If Bush remains true to form, he’ll trot around for a while making speeches about an energy policy that will, somehow, never come to pass. If he can get prices down in the short term (and surely his oil industry buddies can arrange that) the “crisis” will be over and he can continue to do nothing.

Of course, linked to the energy crisis is the global warming crisis that conservatives refuse to acknowledge even as the polar ice caps are melting. At least this time there won’t be an iceberg to hit. Although it might be understandable to provide a short-term relaxing of environmental law to meet a short-term crisis — might, I say — paying the greenhouse gas piper must be part of whatever long-term policies we eventually adopt. Righties are still at the “you loony liberals are so loony” stage on that issue, however, so I’m not expecting bipartisan consensus anytime soon.

Oh, and since the great Northeast Power Blackout of 2003, has anyone heard that the Bushies have come up with a plan for maintaining the aging electricity grid? I haven’t, but maybe it got by me.

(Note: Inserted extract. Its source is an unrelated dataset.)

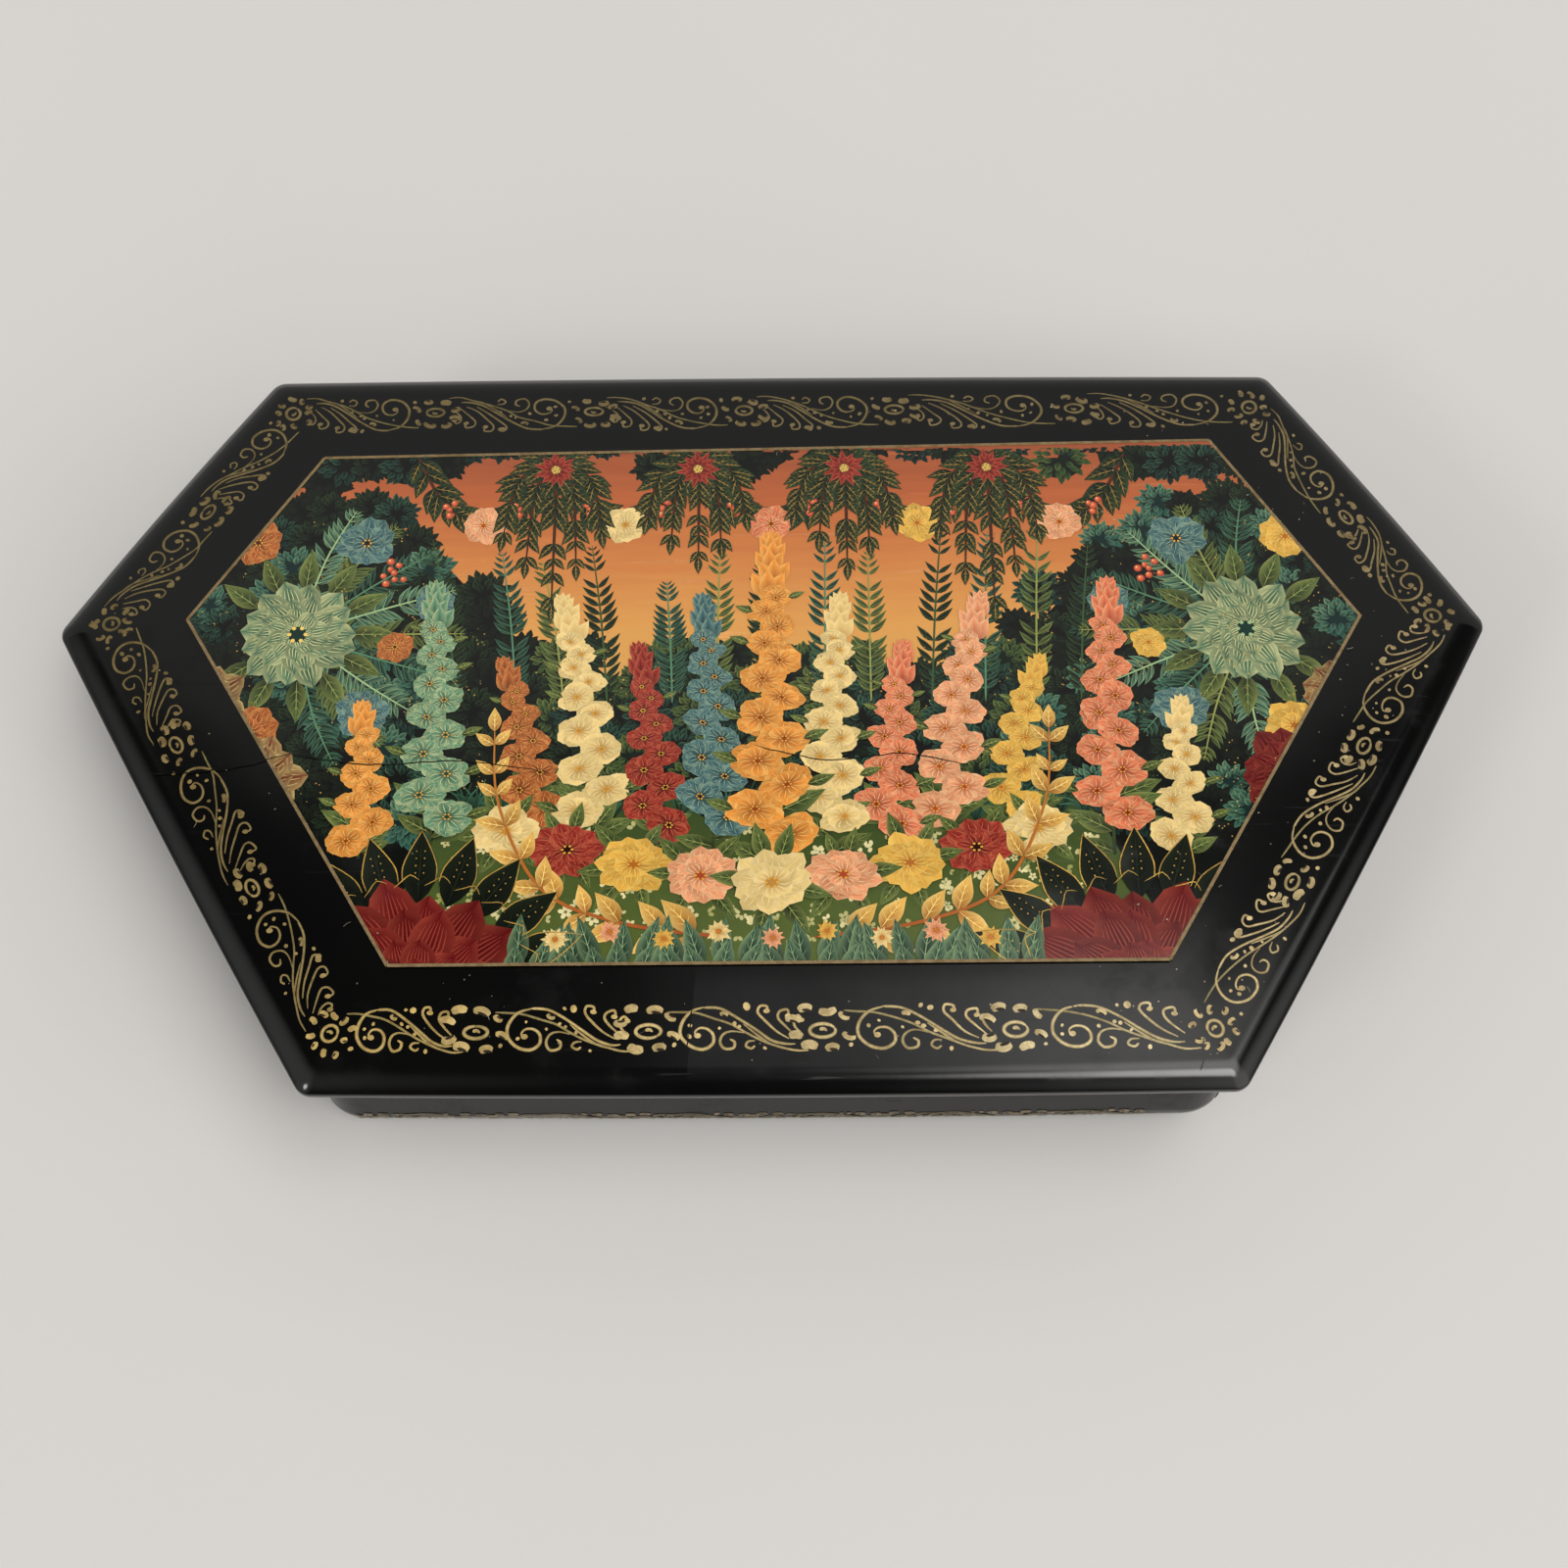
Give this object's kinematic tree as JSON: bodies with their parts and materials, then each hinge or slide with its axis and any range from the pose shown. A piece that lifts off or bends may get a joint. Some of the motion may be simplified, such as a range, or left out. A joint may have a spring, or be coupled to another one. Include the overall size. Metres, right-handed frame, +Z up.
{
  "type": "lacquered box",
  "caption": "Low hexagonal lacquered papier-mache box with an overhanging hinged lid, a painted panel on the lid and a gold scroll border.",
  "frame": {"origin": "middle of the box's plan, on the surface that it stands on", "axes": "+X along the length, +Y towards the hinged back, +Z up"},
  "size_m": [0.1798, 0.1005, 0.0252],
  "materials": {
    "black_lacquer_body": "high gloss black lacquer on papier-mache",
    "black_lacquer_lid": "high gloss black lacquer on papier-mache, painted and gilded",
    "red_lacquer": "glossy cinnabar red lacquer on papier-mache",
    "hinge_brass": "aged satin brass sheet",
    "hinge_wire": "drawn brass wire, dulled"
  },
  "bodies": {
    "box": {"body_wall": "black_lacquer_body", "bottom_board": "black_lacquer_body", "left_hinge_body_leaf": "hinge_brass", "left_hinge_pin": "hinge_wire", "right_hinge_body_leaf": "hinge_brass", "right_hinge_pin": "hinge_wire", "body_leaf_brads": "hinge_wire"},
    "lid": {"lid_board": "black_lacquer_lid", "closing_frame": "red_lacquer", "left_hinge_lid_leaf": "hinge_brass", "right_hinge_lid_leaf": "hinge_brass", "lid_leaf_brads": "hinge_wire"}
  },
  "joints": [
    {"name": "lid_hinge", "type": "hinge", "parent": "box", "child": "lid", "pos_m": [0, 0.04823, 0.02177], "axis": [-1, 0, 0], "range_deg": [0, 105]}
  ]
}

One other thing — remember the “know thy enemy” T-shirt discussed in the previous post? One of the bullet points is “If you see a fuel-efficient car, it’s probably being driven by a liberal. Run it off the road with your SUV.” Make of that what you will.

3 thoughts on “Obstinance

  1. I really don’t understand how righties can look at George Bush’s face and not see the flip-flopper of all time. What do they see that I don’t? Or don’t they “see” at all? With Kerry, I could follow his logic, understand the subtleties of his reasoning – but with this guy? There’s no “there” there. (Which is probably how he gets away with it.)

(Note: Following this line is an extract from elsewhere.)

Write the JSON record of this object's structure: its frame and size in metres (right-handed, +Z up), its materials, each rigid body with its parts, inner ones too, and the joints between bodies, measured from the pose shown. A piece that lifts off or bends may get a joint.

  2. “The alternative energy technologies Mr. Bush emphasized – biofuels, hybrids, hydrogen power – are important and promising. What’s missing is a plan to get us from here to there..”
    I couldn’t agree more. Pres. Bush seems to believe that listing a number of alternative fuels in each speech is some kind of policy. But correctly recalling alternative fuels does nothing to advance those technologies. Yeah, Sam, “no ‘there’ there.”